By: Julia Developers
Re-posted from: http://feedproxy.google.com/~r/JuliaLang/~3/1sR1OITGxfI/atom-work
A PL designer used to be able to design some syntax and semantics for their language, implement a compiler, and then call it a day. – Sean McDirmid
In the few years since its initial release, the Julia language has made wonderful progress. Over four hundred contributors – and counting – have donated their time developing exciting and modern language features like channels for concurrency, a native documentation system, staged functions, compiled packages, threading, and tons more. In the lead up to 1.0 we have a faster and more stable runtime, a more comprehensive standard library, and a more enthusiastic community than ever before.
However, a programming language isn’t just a compiler or spec in a vacuum. More and more, the ecosystem around a language – the packages, tooling, and community that support you – are a huge determining factor in where a language can be used, and who it can be used by. Making Julia accessible to everybody means facing these issues head-on. In particular, we’ll be putting a lot of effort into building a comprehensive IDE, Juno, which supports users with features like smart autocompletion, plotting and data handling, interactive live coding and debugging, and more.
Julia users aren’t just programmers – they’re engineers, scientists, data mungers, financiers, statisticians, researchers, and many other things, so it’s vital that our IDE is flexible and extensible enough to support all their different workflows fluidly. At the same time, we want to avoid reinventing well-oiled wheels, and don’t want to compromise on the robust and powerful core editing experience that people have come to expect. Luckily enough, we think we can have our cake and eat it too by building on top of the excellent Atom editor.
The Atom community has done an amazing job of building an editor that’s powerful and flexible without sacrificing a pleasant and intuitive experience. Web technologies not only make hacking on the editor extremely accessible for new contributors, but also make it easy for us to experiment with exciting and modern features like live coding, making it a really promising option for our work.
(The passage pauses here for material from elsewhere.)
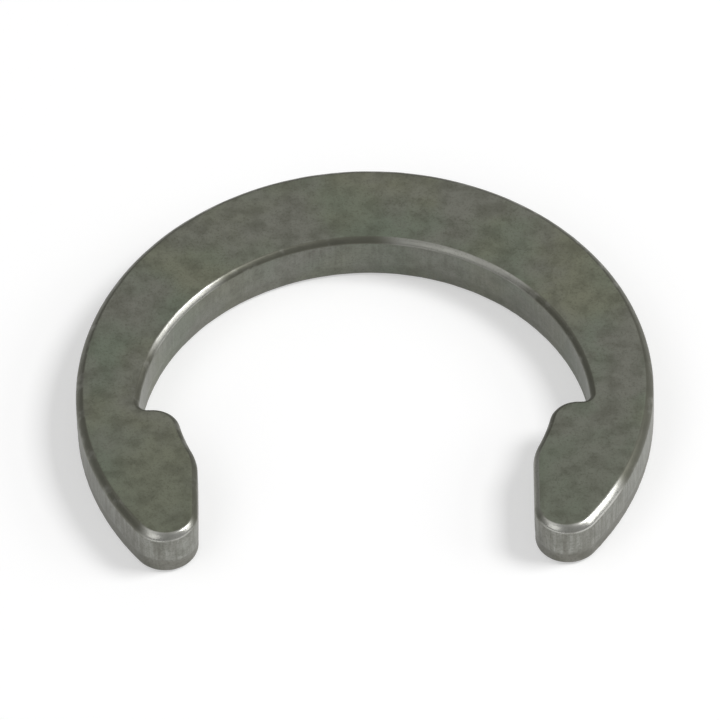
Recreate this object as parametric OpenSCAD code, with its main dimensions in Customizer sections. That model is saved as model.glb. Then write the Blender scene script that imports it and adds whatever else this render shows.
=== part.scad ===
// Crescent-form retaining ring, punched from thick flat steel and tumbled.
// It snaps sideways into a groove cut round a shaft. The ring lies flat on
// the XY plane. The shaft runs along the Z axis, and the open mouth points
// towards -Y. All sizes are in millimetres.

/* [Blank] */
// Thickness of the steel
thick = 3.6; // [2:0.1:5]
// Radius of the tumbled rounding along every rim
edge_r = 0.4; // [0.2:0.05:0.6]

/* [Crescent] */
// Diameter of the groove floor, which the back and both lugs touch
seat_d = 25; // [18:0.5:40]
// Radial width of the crescent at its back
back_w = 6.4; // [4.5:0.1:8]
// Width of the crescent at its sides, next to the shoulders
side_w = 4.1; // [3:0.1:5.5]

/* [Lugs] */
// Distance from the shaft's axis down to the shoulders
shoulder_drop = 1.5; // [1:0.1:3]
// Depth of each shoulder, from the relief behind it in to the seat
shoulder_w = 2.45; // [2:0.05:4]
// Flat left on each shoulder between its rounded corner and its fillet
shoulder_land = 0.35; // [0.2:0.05:0.7]
// Radius of the fillet between each shoulder and the relief
root_r = 0.5; // [0.4:0.05:1]
// How far each lug reaches in past the groove floor to hold the shaft
grip = 1.5; // [0.6:0.1:2]
// Radius of the heel between the seat and the flat side of each lug
heel_r = 4; // [2:0.5:6]
// Radius of the full round at the end of each lug
nose_r = 2.2; // [1.5:0.1:2.6]

/* [Hidden] */

// Roundness of the circles
$fn = 96;

// A corner round is set out from its walls by this share of its radius, so
// that it crosses them at a slight angle
snug = 0.998;
// Height of the centre of each rim's rounding above the face it rolls onto
edge_z = 0.97*edge_r;
// How far a cutter stands past both faces
over = 1;

// Length of the other leg of a right triangle, from the longest side
function leg(longest, side) = sqrt(longest*longest - side*side);

// Vector one unit long, along v
function direction(v) = v/norm(v);

// Centre, on the Y axis, of the circle through [0, top] and [x, y]
function centre_y(top, x, y) = (top*top - x*x - y*y)/(2*(top - y));

// Seat circle, and where the shoulders meet it
seat_r = seat_d/2;
shoulder_y = -shoulder_drop;
seat_x = leg(seat_r, shoulder_y);

// Relief circle: it touches the seat circle at the back of the ring
relief_y = centre_y(seat_r, seat_x + shoulder_w, shoulder_y);
relief_r = seat_r - relief_y;

// Outer circle: it leaves the widths asked for at the back and the sides
back_y = seat_r + back_w;
outer_y = centre_y(back_y, seat_x + shoulder_w + side_w, shoulder_y);
outer_r = back_y - outer_y;

// Half width of the mouth, and a length that is past the whole ring
mouth_x = seat_r - grip;
reach = 3*outer_r;

// Centre of the fillet at the root of the right shoulder
root_y = shoulder_y + root_r*snug;
root_c = [leg(relief_r - root_r*snug, root_y - relief_y), root_y];

// Radius and centre of the round that runs from the land to the seat
round_x = root_c[0] - shoulder_land;
round_r = (round_x*round_x - seat_x*seat_x)/(2*(seat_r + shoulder_y));
round_y = shoulder_y - round_r*snug;
round_c = [leg(seat_r + round_r*snug, round_y), round_y];

// Centre of the heel, which rides over the shaft as the ring snaps on
heel_x = mouth_x + heel_r*snug;
heel_c = [heel_x, -leg(seat_r + heel_r*snug, heel_x)];

// Centre of the full round that ends the right lug
nose_x = mouth_x + nose_r*snug;
nose_c = [nose_x, outer_y - leg(outer_r - nose_r*snug, nose_x)];

// Half section of solid metal that reaches r from its axis, with round rims
module solid_section(r) {
  intersection() {
    square([r, thick]);
    union() {
      square([r - edge_r, thick]);
      translate([0, edge_z])
        square([r, thick - 2*edge_z]);
      for (z = [edge_z, thick - edge_z])
        translate([r - edge_r, z])
          circle(edge_r);
    }
  }
}

// Half section of a cutter that leaves a wall at r, with round rims
module cutter_section(r) {
  difference() {
    translate([0, -over])
      square([r + edge_r, thick + 2*over]);
    translate([r, edge_z])
      square([2*edge_r, thick - 2*edge_z]);
    for (z = [edge_z, thick - edge_z])
      translate([r + edge_r, z])
        circle(edge_r);
  }
}

// Disc with rounded rims
module round_disc(r) {
  rotate_extrude()
    solid_section(r);
}

// Round cutter that flares out over both rims
module round_cutter(r) {
  rotate_extrude()
    cutter_section(r);
}

// Straight cutter with one wall on the plane x = 0, reaching to -X
module wall_cutter() {
  translate([-reach, reach/2, 0])
    rotate([90, 0, 0])
      linear_extrude(reach)
        cutter_section(reach);
}

// Block past both faces that fills all the plane below y
module below(y) {
  translate([-reach, y - 2*reach, -over])
    cube([2*reach, 2*reach, thick + 2*over]);
}

// Block past both faces, from its corner c along the sides u and v
module wedge(c, u, v) {
  translate([c[0], c[1], -over])
    linear_extrude(thick + 2*over)
      polygon([[0, 0], u, u + v, v]);
}

// What is drawn for the right lug, and the same for the left one
module both_lugs() {
  children();
  mirror([1, 0, 0])
    children();
}

// Waste outside the corner of radius r at c, between the sides u and v
module corner_waste(c, r, u, v) {
  difference() {
    wedge(c, u, v);
    translate([c[0], c[1], 0])
      round_disc(r);
  }
}

// Metal that a fillet of radius r at c leaves in the corner of a cutter
module fillet_metal(c, r, u, v) {
  difference() {
    wedge(c, u, v);
    translate([c[0], c[1], 0])
      round_cutter(r);
  }
}

// Relief behind the shoulders, with a fillet at the root of each shoulder
module relief() {
  size = 2*(root_r + edge_r);
  outward = direction(root_c - [0, relief_y]);
  difference() {
    intersection() {
      translate([0, relief_y, 0])
        round_cutter(relief_r);
      translate([0, shoulder_y, 0])
        rotate([0, 0, -90])
          wall_cutter();
    }
    both_lugs()
      fillet_metal(root_c, root_r, [0, -size], outward*size);
  }
}

// Seat of the lugs on the groove floor
module seat() {
  intersection() {
    round_cutter(seat_r);
    below(0);
  }
}

// Mouth with parallel sides between the lugs
module mouth() {
  intersection() {
    translate([mouth_x, 0, 0])
      wall_cutter();
    mirror([1, 0, 0])
      translate([mouth_x, 0, 0])
        wall_cutter();
    below(shoulder_y);
  }
}

// Waste outside the round that runs from each shoulder to the seat
module shoulder_waste() {
  size = 1.5*round_r;
  corner_waste(round_c, round_r, [0, size], -direction(round_c)*size);
}

// Waste outside the heel that runs from the seat to the side of each lug
module heel_waste() {
  size = 1.2*heel_r;
  corner_waste(heel_c, heel_r, -direction(heel_c)*size, [-size, 0]);
}

// Waste outside the full round at the end of each lug
module nose_waste() {
  outward = direction(nose_c - [0, outer_y]);
  corner_waste(nose_c, nose_r, [-nose_x, 0], outward*outer_r);
}

// The ring: a crescent that narrows to its sides and swells into two lugs
module retaining_ring() {
  color([0.39, 0.40, 0.36])
    difference() {
      translate([0, outer_y, 0])
        round_disc(outer_r);
      relief();
      seat();
      mouth();
      both_lugs() {
        shoulder_waste();
        heel_waste();
        nose_waste();
      }
    }
}

retaining_ring();
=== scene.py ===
"""Looks of a crescent retaining ring: phosphated spring steel, punched and tumbled.

The ring lies flat on a pale floor, with its mouth towards the camera. Lengths on
the ring are in millimetres here and become metres where they go into Blender.
"""

import math

import bpy
import numpy as np
from mathutils import Matrix, Vector, noise


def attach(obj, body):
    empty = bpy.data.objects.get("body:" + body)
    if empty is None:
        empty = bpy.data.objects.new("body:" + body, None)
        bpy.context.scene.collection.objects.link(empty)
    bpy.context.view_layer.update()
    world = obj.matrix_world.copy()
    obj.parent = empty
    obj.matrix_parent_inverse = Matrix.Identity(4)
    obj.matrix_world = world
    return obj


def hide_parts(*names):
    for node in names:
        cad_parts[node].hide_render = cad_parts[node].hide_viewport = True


MM = 0.001
NODE = "retaining_ring"
SURFACE = "retaining_ring_surface"

# The ring's driving sizes, as the solid has them
THICK = 3.6
SEAT_D = 25.0
BACK_W = 6.4
SIDE_W = 4.1
SHOULDER_DROP = 1.5
SHOULDER_W = 2.45
SHOULDER_LAND = 0.35
ROOT_R = 0.5
GRIP = 1.5
HEEL_R = 4.0
NOSE_R = 2.2

# The mesh: rungs from the back to each nose, rows across a face, and rows over
# a rim and a wall
RUNGS = 280
FACE_ROWS = 14
RIM_ROWS = 8
WALL_ROWS = 16
OUTLINE_POINTS = 4 * RUNGS + 2 * FACE_ROWS
# Share of the nose's arc that is the last rung, and the length over which the
# rungs bend to it
NOSE_SHARE = 0.5
NOSE_BLEND = 2.5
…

Our immediate priorities will be to get basic interactive usage working really well, including strong multimedia support for display and graphics. Before long we’ll have a comprehensive IDE bundle which includes Juno, Julia, and a bunch of useful packages for things like plotting – with the aim that anyone can get going productively with Julia within a few minutes. Once the basics are in place, we’ll integrate the documentation system and the up-and-coming debugger, implement performance linting, and make sure that there’s help and tutorials in place so that it’s easy for everyone to get started.
Juno is implemented as a large collection of independent modules and plugins; although this adds some development overhead, we think it’s well worthwhile to make sure that other projects can benefit from our work. For example, our collection of IDE components for Atom, Ink, is completely language-agnostic and should be reusable by other languages.